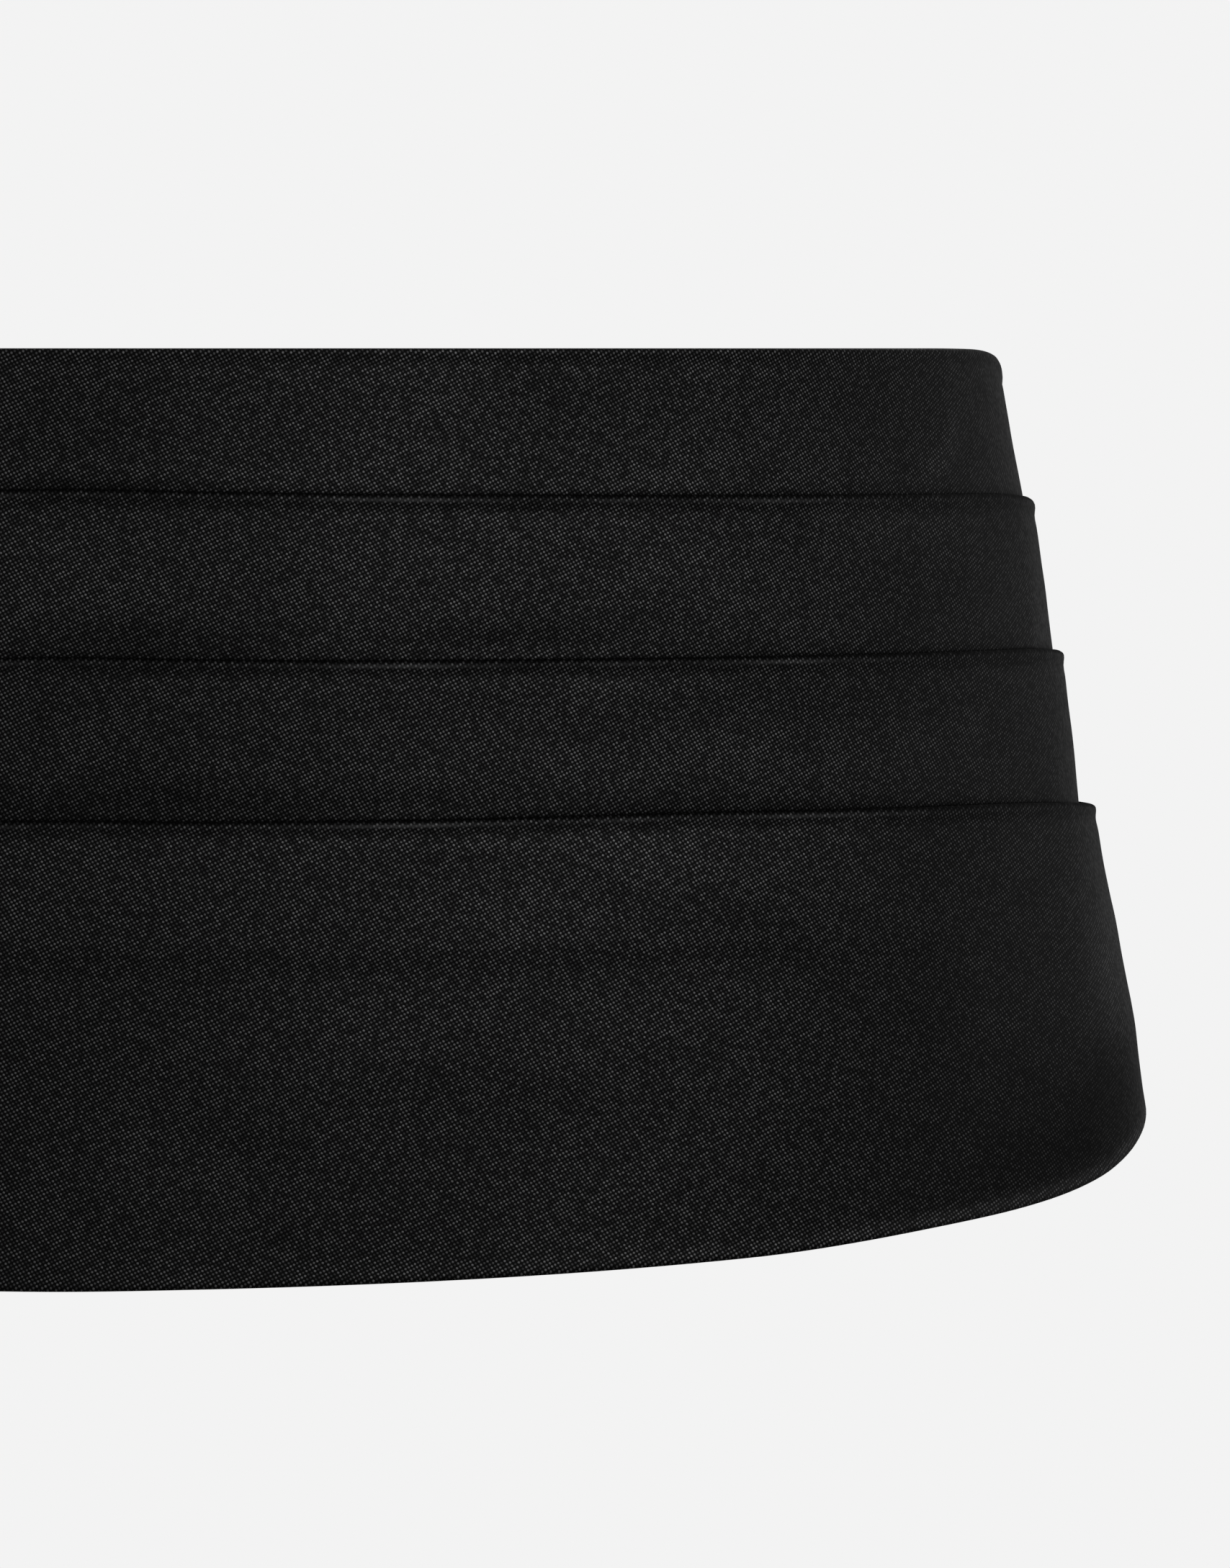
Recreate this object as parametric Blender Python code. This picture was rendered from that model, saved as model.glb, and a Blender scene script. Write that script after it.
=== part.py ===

=======

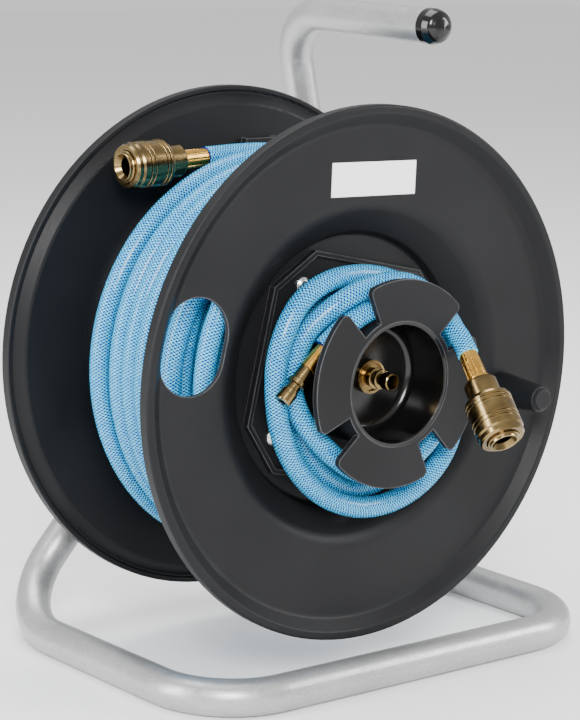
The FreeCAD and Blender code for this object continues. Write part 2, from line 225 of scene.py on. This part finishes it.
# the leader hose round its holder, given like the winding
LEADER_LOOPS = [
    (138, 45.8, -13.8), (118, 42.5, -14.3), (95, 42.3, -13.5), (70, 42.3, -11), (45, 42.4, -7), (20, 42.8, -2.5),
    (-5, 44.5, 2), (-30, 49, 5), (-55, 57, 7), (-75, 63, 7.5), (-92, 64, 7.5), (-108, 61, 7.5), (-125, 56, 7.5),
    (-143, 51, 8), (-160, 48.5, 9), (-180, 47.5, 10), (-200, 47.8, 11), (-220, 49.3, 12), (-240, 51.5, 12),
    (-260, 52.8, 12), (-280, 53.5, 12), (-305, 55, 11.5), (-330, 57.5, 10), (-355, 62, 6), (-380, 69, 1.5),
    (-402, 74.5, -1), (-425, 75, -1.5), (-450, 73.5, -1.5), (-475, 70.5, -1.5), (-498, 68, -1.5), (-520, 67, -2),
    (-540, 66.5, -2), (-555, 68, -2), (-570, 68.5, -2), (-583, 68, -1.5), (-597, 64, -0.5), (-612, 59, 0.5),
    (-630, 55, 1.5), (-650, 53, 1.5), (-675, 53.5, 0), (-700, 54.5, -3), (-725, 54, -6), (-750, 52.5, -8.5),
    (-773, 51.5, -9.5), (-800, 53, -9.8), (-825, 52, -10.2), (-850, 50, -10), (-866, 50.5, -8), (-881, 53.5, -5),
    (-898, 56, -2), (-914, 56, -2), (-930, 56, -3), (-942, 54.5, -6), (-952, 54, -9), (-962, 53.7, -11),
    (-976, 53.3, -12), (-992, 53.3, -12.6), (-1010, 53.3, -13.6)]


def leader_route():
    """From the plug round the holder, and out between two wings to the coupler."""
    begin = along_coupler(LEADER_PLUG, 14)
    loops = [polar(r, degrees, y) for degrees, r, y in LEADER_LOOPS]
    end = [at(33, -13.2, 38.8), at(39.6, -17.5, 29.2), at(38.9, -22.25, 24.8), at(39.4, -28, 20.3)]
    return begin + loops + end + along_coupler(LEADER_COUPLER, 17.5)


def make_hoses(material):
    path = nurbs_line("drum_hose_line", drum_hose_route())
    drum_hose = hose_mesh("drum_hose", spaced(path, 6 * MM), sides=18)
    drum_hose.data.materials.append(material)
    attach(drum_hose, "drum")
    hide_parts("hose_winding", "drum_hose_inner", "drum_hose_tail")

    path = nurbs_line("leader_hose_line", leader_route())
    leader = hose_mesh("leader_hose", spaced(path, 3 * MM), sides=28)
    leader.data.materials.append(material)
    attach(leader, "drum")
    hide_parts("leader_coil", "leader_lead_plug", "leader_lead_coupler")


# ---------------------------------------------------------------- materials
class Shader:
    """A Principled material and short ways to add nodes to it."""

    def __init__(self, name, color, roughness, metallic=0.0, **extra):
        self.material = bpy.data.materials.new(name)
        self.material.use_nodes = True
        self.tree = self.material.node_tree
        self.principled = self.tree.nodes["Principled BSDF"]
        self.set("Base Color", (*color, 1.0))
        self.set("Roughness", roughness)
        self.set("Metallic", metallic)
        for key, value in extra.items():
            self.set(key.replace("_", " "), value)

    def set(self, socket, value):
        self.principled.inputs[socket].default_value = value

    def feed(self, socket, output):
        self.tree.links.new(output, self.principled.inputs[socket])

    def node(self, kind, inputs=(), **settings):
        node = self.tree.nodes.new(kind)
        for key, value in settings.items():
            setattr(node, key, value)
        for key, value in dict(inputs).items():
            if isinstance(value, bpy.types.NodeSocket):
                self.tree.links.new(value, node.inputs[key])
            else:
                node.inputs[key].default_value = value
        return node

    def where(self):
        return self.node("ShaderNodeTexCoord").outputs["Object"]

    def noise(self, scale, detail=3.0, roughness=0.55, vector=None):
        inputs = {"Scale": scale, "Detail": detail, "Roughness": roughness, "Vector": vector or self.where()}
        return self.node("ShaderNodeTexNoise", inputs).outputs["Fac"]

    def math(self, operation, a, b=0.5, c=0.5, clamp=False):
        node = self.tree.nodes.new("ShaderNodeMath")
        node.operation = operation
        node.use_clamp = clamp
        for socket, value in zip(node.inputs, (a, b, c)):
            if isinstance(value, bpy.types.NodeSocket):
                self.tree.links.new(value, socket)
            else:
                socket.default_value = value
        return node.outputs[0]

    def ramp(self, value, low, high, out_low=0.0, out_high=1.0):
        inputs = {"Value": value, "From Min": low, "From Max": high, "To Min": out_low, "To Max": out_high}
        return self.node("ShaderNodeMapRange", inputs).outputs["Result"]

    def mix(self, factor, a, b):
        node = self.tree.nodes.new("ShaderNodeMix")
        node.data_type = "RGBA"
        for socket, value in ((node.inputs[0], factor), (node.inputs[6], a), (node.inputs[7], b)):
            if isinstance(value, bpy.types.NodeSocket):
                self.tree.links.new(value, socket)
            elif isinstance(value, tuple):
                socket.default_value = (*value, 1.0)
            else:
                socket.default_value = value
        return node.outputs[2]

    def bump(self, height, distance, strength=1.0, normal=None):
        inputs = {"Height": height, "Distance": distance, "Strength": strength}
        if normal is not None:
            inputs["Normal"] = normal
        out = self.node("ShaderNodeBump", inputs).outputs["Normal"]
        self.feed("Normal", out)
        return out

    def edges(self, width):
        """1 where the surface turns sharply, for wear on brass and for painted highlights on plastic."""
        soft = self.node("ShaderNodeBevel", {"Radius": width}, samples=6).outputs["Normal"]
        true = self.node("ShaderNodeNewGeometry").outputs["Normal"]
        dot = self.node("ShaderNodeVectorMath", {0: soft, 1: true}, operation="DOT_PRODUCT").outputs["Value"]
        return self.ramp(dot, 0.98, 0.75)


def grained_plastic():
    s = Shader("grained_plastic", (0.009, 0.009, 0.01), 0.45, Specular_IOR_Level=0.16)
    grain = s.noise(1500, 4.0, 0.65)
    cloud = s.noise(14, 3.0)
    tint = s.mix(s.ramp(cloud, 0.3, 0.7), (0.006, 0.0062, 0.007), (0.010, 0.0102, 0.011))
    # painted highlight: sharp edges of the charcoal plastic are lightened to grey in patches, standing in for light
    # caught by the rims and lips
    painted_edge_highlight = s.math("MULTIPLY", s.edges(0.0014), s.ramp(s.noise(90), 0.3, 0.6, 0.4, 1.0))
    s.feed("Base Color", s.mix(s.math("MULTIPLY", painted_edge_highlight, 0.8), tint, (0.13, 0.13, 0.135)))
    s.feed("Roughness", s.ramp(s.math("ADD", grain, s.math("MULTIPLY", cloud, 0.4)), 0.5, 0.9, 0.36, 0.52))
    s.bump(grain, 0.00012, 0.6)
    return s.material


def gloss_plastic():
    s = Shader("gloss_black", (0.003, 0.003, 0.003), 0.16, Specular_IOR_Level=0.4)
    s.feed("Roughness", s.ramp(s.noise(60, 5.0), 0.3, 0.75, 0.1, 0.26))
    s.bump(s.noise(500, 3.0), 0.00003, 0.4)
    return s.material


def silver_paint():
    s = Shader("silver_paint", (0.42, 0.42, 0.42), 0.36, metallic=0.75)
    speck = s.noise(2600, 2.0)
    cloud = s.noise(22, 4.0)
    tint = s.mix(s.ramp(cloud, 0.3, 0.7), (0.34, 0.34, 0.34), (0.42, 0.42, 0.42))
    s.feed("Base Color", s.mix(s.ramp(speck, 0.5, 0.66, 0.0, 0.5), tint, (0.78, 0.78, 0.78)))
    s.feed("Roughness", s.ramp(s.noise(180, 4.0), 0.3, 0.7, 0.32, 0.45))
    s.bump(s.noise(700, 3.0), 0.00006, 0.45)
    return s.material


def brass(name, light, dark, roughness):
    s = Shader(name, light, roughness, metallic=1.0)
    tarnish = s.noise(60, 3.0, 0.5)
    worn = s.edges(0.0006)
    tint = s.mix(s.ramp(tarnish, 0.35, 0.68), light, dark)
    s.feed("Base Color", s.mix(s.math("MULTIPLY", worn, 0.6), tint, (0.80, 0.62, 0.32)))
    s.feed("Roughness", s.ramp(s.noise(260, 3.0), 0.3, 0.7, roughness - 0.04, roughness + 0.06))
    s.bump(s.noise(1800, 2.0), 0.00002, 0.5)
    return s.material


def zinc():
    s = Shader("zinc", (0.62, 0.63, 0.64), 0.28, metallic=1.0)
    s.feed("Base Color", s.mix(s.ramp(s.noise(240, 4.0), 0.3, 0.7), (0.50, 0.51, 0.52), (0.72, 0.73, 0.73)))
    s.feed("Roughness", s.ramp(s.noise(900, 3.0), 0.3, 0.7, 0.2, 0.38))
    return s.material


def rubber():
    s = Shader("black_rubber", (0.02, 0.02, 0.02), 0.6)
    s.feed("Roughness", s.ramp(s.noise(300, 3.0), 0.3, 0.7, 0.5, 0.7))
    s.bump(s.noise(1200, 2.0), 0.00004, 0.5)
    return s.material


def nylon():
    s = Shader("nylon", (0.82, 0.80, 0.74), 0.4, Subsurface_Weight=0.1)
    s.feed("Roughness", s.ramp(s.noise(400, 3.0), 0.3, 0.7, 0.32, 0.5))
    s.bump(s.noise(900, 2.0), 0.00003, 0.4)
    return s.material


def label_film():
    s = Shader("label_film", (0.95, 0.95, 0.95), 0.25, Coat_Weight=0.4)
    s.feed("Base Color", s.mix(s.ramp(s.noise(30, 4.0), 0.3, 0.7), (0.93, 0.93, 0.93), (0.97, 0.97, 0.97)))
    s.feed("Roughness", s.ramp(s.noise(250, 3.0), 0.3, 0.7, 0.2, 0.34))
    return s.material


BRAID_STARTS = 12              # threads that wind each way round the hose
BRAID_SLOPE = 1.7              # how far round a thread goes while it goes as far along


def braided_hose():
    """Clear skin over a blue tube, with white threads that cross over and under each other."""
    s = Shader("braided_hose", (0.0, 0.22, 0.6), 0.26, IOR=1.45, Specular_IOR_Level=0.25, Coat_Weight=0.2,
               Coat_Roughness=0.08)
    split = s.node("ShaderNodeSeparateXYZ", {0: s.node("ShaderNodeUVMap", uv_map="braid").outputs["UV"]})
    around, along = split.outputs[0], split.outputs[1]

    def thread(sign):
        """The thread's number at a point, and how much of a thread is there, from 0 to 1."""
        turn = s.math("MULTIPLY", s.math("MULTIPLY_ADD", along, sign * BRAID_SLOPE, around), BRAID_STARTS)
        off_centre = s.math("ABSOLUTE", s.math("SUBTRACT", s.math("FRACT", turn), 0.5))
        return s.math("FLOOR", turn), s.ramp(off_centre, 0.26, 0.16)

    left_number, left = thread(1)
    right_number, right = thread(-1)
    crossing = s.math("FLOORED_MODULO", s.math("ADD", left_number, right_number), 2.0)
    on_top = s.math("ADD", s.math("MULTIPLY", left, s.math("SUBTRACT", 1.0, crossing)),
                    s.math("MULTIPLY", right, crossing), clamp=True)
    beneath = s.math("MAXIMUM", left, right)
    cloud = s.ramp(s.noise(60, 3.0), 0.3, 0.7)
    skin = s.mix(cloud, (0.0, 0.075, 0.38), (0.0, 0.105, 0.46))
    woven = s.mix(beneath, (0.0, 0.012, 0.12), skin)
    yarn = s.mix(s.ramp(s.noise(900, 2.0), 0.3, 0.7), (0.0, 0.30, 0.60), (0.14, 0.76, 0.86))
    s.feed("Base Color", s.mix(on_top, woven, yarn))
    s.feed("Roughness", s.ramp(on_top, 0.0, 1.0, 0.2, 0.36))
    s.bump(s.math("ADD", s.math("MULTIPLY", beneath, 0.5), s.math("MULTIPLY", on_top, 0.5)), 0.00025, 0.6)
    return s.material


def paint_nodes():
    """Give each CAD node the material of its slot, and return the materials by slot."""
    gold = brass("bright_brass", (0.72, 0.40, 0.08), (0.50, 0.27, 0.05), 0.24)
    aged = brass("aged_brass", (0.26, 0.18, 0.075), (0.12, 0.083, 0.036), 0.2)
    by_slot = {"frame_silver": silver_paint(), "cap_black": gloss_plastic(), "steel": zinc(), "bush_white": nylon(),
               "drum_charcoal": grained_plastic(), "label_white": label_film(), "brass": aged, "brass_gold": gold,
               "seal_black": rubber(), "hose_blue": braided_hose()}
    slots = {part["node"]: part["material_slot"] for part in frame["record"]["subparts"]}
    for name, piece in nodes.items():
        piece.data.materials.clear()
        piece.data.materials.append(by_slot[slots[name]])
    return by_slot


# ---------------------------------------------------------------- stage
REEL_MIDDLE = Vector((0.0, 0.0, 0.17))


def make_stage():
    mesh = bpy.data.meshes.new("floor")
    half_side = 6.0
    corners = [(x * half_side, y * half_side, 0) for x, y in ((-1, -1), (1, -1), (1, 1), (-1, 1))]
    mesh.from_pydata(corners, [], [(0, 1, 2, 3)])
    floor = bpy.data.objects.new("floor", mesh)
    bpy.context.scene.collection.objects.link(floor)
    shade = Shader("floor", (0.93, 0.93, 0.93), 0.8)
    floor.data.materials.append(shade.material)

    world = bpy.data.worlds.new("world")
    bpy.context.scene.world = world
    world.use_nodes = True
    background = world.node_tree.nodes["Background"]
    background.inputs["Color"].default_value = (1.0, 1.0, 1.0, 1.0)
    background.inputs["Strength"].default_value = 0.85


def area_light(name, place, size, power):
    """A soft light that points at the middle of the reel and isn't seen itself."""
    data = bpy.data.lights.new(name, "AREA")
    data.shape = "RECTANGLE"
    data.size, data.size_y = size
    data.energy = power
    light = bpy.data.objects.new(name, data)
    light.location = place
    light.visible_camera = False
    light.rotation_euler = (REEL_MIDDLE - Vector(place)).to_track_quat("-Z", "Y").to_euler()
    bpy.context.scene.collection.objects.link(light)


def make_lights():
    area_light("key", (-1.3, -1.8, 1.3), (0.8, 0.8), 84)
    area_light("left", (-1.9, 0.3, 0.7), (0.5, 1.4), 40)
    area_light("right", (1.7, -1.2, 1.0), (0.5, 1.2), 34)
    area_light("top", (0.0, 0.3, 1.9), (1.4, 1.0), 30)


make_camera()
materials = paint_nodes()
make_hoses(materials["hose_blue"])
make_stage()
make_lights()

=======

• WORK REQUIRED
Return all lines of the material above in which the word "this" occurs.

• ANSWER BELOW
Recreate this object as parametric Blender Python code. This picture was rendered from that model, saved as model.glb, and a Blender scene script. Write that script after it.
The FreeCAD and Blender code for this object continues. Write part 2, from line 225 of scene.py on. This part finishes it.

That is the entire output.